◆ **Prompt**: Make an exact copy of the lines below.
· · · · ·
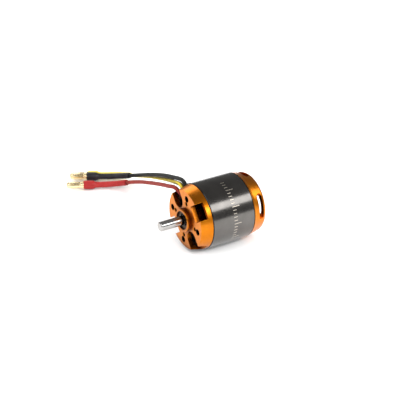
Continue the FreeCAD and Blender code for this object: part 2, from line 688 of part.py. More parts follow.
def connector(doc, d, colour, end, direction):
    """A slotted bullet connector, turned about its own axis, with its solder cup at the lead."""
    body = new_body(doc, f"connector_{colour}")
    flange = -(d.cup_length + d.collar_width)
    tip = -(d.cup_length + d.pin_length)
    collar = d.pin_bulge + d.collar_rise
    neck = d.pin_radius - d.collar_rise
    neck_end = flange - d.neck_length
    nose_start = tip + d.nose_length
    revolve(body, (
        (0, 0), (d.cup_radius, 0), (d.cup_radius, -d.cup_length), (collar, -d.cup_length),
        (collar, flange), (neck, flange), (neck, neck_end), (d.pin_radius, neck_end - d.neck_length),
        (d.pin_bulge, flange - d.bulge_place), (d.pin_radius, nose_start), (neck, tip + d.nose_chamfer),
        (neck - d.nose_chamfer, tip), (0, tip)))
    slit_end = flange - d.slit_start
    beyond = tip - OVERSHOOT
    half = d.slit_width / 2
    reach = d.pin_bulge + OVERSHOOT
    for name, role in (("first_slit", "XY_Plane"), ("second_slit", "YZ_Plane")):
        sketch = new_sketch(body, f"{name}_outline", role)
        if role == "XY_Plane":
            draw_polygon(sketch, ((-half, slit_end), (half, slit_end), (half, beyond), (-half, beyond)))
        else:
            draw_polygon(sketch, ((slit_end, -half), (slit_end, half), (beyond, half), (beyond, -half)))
        add_feature(body, "PartDesign::Pocket", name, sketch, Midplane=True, Length=reach * 2)
    body.Placement = FreeCAD.Placement(end, FreeCAD.Rotation(-AXIAL, direction))
    return body


def solder_joint(doc, d, colour, edges):
    """The taped joint between a lead's inner end and the ends of its winding."""
    start = edges[0].valueAt(edges[0].FirstParameter)
    inward = edges[0].tangentAt(edges[0].FirstParameter) * -1
    joint = doc.addObject("Part::Cylinder", f"joint_{colour}")
    bound(joint, Radius=d.joint_radius, Height=d.joint_length)
    joint.Placement = FreeCAD.Placement(start, FreeCAD.Rotation(UP, inward))
    return joint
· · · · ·
◆ **Result of this exercise**:
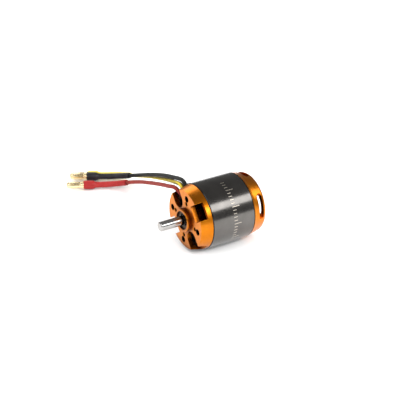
Continue the FreeCAD and Blender code for this object: part 2, from line 688 of part.py. More parts follow.
def connector(doc, d, colour, end, direction):
    """A slotted bullet connector, turned about its own axis, with its solder cup at the lead."""
    body = new_body(doc, f"connector_{colour}")
    flange = -(d.cup_length + d.collar_width)
    tip = -(d.cup_length + d.pin_length)
    collar = d.pin_bulge + d.collar_rise
    neck = d.pin_radius - d.collar_rise
    neck_end = flange - d.neck_length
    nose_start = tip + d.nose_length
    revolve(body, (
        (0, 0), (d.cup_radius, 0), (d.cup_radius, -d.cup_length), (collar, -d.cup_length),
        (collar, flange), (neck, flange), (neck, neck_end), (d.pin_radius, neck_end - d.neck_length),
        (d.pin_bulge, flange - d.bulge_place), (d.pin_radius, nose_start), (neck, tip + d.nose_chamfer),
        (neck - d.nose_chamfer, tip), (0, tip)))
    slit_end = flange - d.slit_start
    beyond = tip - OVERSHOOT
    half = d.slit_width / 2
    reach = d.pin_bulge + OVERSHOOT
    for name, role in (("first_slit", "XY_Plane"), ("second_slit", "YZ_Plane")):
        sketch = new_sketch(body, f"{name}_outline", role)
        if role == "XY_Plane":
            draw_polygon(sketch, ((-half, slit_end), (half, slit_end), (half, beyond), (-half, beyond)))
        else:
            draw_polygon(sketch, ((slit_end, -half), (slit_end, half), (beyond, half), (beyond, -half)))
        add_feature(body, "PartDesign::Pocket", name, sketch, Midplane=True, Length=reach * 2)
    body.Placement = FreeCAD.Placement(end, FreeCAD.Rotation(-AXIAL, direction))
    return body


def solder_joint(doc, d, colour, edges):
    """The taped joint between a lead's inner end and the ends of its winding."""
    start = edges[0].valueAt(edges[0].FirstParameter)
    inward = edges[0].tangentAt(edges[0].FirstParameter) * -1
    joint = doc.addObject("Part::Cylinder", f"joint_{colour}")
    bound(joint, Radius=d.joint_radius, Height=d.joint_length)
    joint.Placement = FreeCAD.Placement(start, FreeCAD.Rotation(UP, inward))
    return joint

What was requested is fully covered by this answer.